[Your goal]:
Give back exactly the lines from the start of the listing to the line containing "return grid, np.stack(np.broadcast_arrays((side", inclusive, and nothing beyond them.

[Material]:
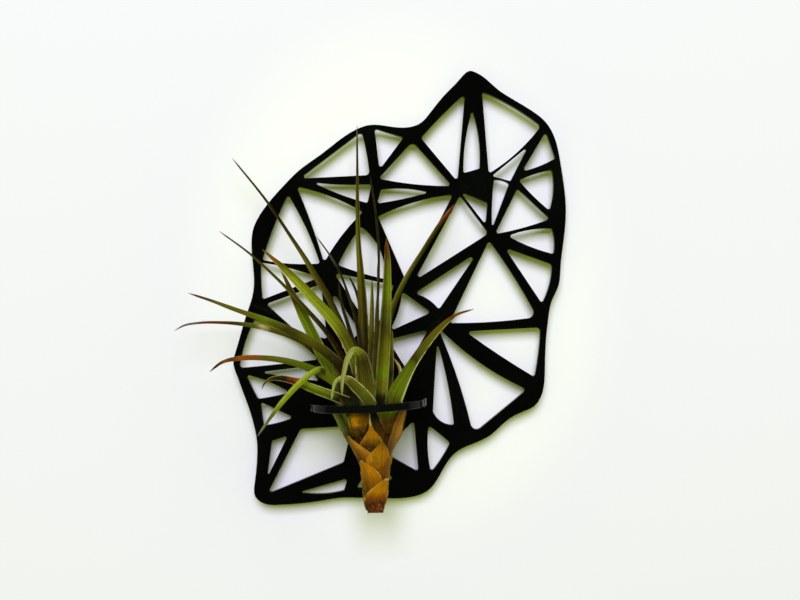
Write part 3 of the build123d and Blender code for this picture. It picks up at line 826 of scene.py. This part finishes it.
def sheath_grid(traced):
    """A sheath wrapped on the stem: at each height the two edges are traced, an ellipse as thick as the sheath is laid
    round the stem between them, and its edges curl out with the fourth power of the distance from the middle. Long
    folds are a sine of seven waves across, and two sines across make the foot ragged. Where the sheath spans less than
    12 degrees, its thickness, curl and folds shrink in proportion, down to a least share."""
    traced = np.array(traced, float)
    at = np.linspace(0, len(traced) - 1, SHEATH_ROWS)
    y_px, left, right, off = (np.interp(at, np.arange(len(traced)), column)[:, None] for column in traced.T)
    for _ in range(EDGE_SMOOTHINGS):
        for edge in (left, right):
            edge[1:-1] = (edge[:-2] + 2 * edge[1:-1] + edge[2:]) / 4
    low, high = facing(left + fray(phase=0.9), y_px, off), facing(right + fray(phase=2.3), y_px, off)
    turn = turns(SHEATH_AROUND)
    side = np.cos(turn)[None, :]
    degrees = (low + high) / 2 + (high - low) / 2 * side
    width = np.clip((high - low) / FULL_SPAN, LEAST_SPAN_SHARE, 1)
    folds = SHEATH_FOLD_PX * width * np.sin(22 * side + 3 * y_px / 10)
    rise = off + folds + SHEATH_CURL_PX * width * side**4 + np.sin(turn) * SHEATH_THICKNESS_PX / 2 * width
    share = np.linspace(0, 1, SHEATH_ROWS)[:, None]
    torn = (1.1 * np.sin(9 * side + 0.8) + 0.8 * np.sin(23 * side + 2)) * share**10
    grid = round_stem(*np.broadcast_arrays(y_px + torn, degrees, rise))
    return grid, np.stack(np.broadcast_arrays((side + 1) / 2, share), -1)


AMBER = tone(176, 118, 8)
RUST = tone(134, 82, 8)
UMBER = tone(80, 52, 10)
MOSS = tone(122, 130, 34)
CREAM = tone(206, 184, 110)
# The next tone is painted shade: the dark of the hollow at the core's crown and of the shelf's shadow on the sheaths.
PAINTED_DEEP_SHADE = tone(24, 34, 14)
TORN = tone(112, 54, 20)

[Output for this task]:
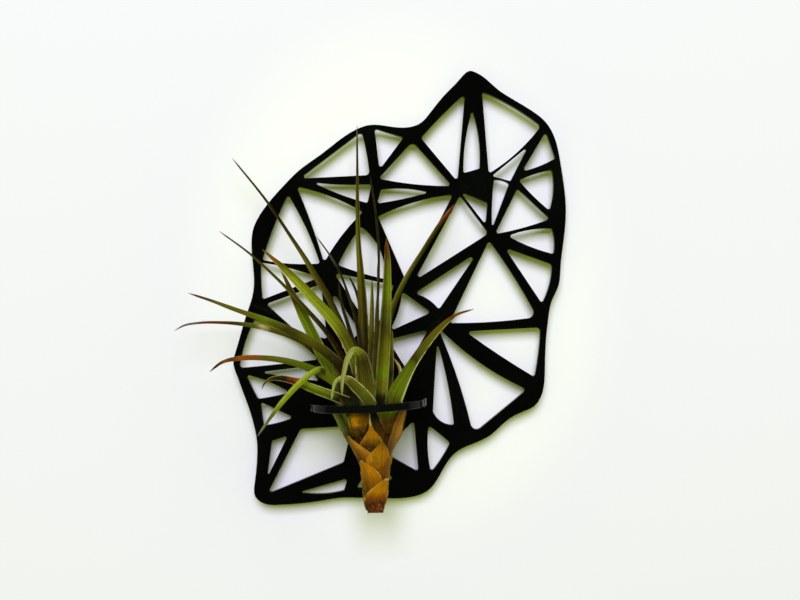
Write part 3 of the build123d and Blender code for this picture. It picks up at line 826 of scene.py. This part finishes it.
def sheath_grid(traced):
    """A sheath wrapped on the stem: at each height the two edges are traced, an ellipse as thick as the sheath is laid
    round the stem between them, and its edges curl out with the fourth power of the distance from the middle. Long
    folds are a sine of seven waves across, and two sines across make the foot ragged. Where the sheath spans less than
    12 degrees, its thickness, curl and folds shrink in proportion, down to a least share."""
    traced = np.array(traced, float)
    at = np.linspace(0, len(traced) - 1, SHEATH_ROWS)
    y_px, left, right, off = (np.interp(at, np.arange(len(traced)), column)[:, None] for column in traced.T)
    for _ in range(EDGE_SMOOTHINGS):
        for edge in (left, right):
            edge[1:-1] = (edge[:-2] + 2 * edge[1:-1] + edge[2:]) / 4
    low, high = facing(left + fray(phase=0.9), y_px, off), facing(right + fray(phase=2.3), y_px, off)
    turn = turns(SHEATH_AROUND)
    side = np.cos(turn)[None, :]
    degrees = (low + high) / 2 + (high - low) / 2 * side
    width = np.clip((high - low) / FULL_SPAN, LEAST_SPAN_SHARE, 1)
    folds = SHEATH_FOLD_PX * width * np.sin(22 * side + 3 * y_px / 10)
    rise = off + folds + SHEATH_CURL_PX * width * side**4 + np.sin(turn) * SHEATH_THICKNESS_PX / 2 * width
    share = np.linspace(0, 1, SHEATH_ROWS)[:, None]
    torn = (1.1 * np.sin(9 * side + 0.8) + 0.8 * np.sin(23 * side + 2)) * share**10
    grid = round_stem(*np.broadcast_arrays(y_px + torn, degrees, rise))
    return grid, np.stack(np.broadcast_arrays((side + 1) / 2, share), -1)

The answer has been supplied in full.